Kasus Kepribadian Ku dengan Psikoanalisa

Rabu, 17 Februari 2010

Berdalil dari kajian Psikoanalisa, bahwa Kepribadian bisa juga ciptaan dari pengalaman masa kecil, entah itu menyenangkan ataupun traumatis. Saya mencoba hubungankan dengan kepribadian saya yang tidak begitu suka dengan Matematika.

Sewaktu kecil saat saya belajar Matematika dengan ibu, cara mengajarkan ibu saya agak keras pada saya, bahkan sering memakai kata “bodoh”, “bego”, sehingga saya didorong untuk berpikir tanpa tidak tahu dasar yang didalamnya terdapat desakan. Misalnya saat saya mengerjakan soal matematika 2x2 berapa, maka saya berpikir, bahkan mencoret-coret kertas, namun saya langsung dibentak, “masa gitu aja gak tau”, maka konsentrasi saya pun jadi buyar, dan disisi lain saya harus segera menjawab yang dimana saya tidak tahu jawabannya, dan saat saya menjawab salah, saya langsung dibentak. Ini terjadi sekitar saya kelas 1 - 2 SD.

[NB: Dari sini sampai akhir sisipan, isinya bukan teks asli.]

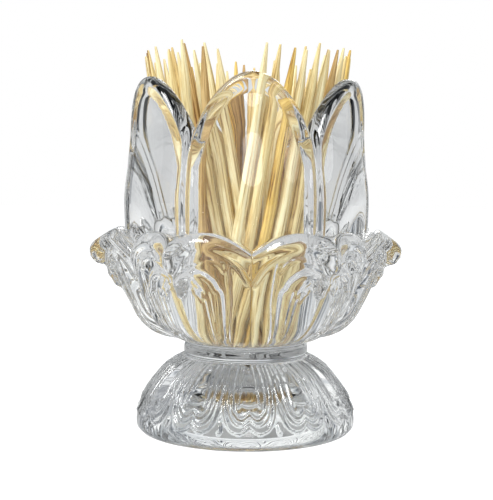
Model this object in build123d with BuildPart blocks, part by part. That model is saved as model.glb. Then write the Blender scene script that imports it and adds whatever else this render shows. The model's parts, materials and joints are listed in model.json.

Selanjutnya saya menjadi anak yang gagap Matematika.
Sampai saat ini, saya masih gagap, mungkin bila kondisi sangat menegangkan lalu saya tiba-tiba ditanya 6x9 berapa, mungkin saya tidak akan bisa menjawab, karena saya tidak bisa berpikir saat saya tertekan.

Dalam kasus ini bila dihubung-hubungkan dengan teori psikoanalisa sangat berpengaruh, Freud yang juga tokoh psikoanalisa menyatakan bahwa setiap tindakan kita adalah hasil dari masa-masa sebelumnya. Dalam psikoanalisa nya Freud juga dikenal konsep consciousness (alam sadar), preconsciousness (ambang sadar) dan unconsciousness (alam bawah sadar). Namun Psikoanalisa terus berkembang yaitu Alfred Adler (1870-1937), sebagai pengikut Freud yang berhasil mengembangkan teorinya sendiri yang disebut dengan Individual Psychology. Konsep utama Adler adalah organ inferiority. Berangkat dari teorinya tentang adanya inferiority karena kekurangan fisik yang berusaha diatasi manusia, ia memperluas teorinya dengan menyatakan bahwa perasaan inferior adalah universal. Setiap manusia pasti punya perasaan inferior karena kekurangannya dan berusaha melakukan kompensasi atas perasaan ini. Kompensasi ini bisa dalam bentuk menyesuaikan diri ataupun membentuk pertahanan yang memungkinkannya mengatasi kelemahan tersebut. Selanjutnya, Adler juga membahas tentang striving for superiority, yaitu dorongan untuk mengatasi inferiority dengan mencapai keunggulan. Dorongan ini sifatnya bawaan dan merupakan daya penggerak yang kuat bagi individu sepanjang hidupnya. Adanya striving for superiority menyebabkan manusia selalu berkembang ke arah kesempurnaan. Teorinya ini yang membuat Adler memiliki pandangan lebih optimis dan positif terhadap manusia serta lebih berorientasi ke masa depan dibandingkan Freud yang lebih berorientasi ke masa lalu.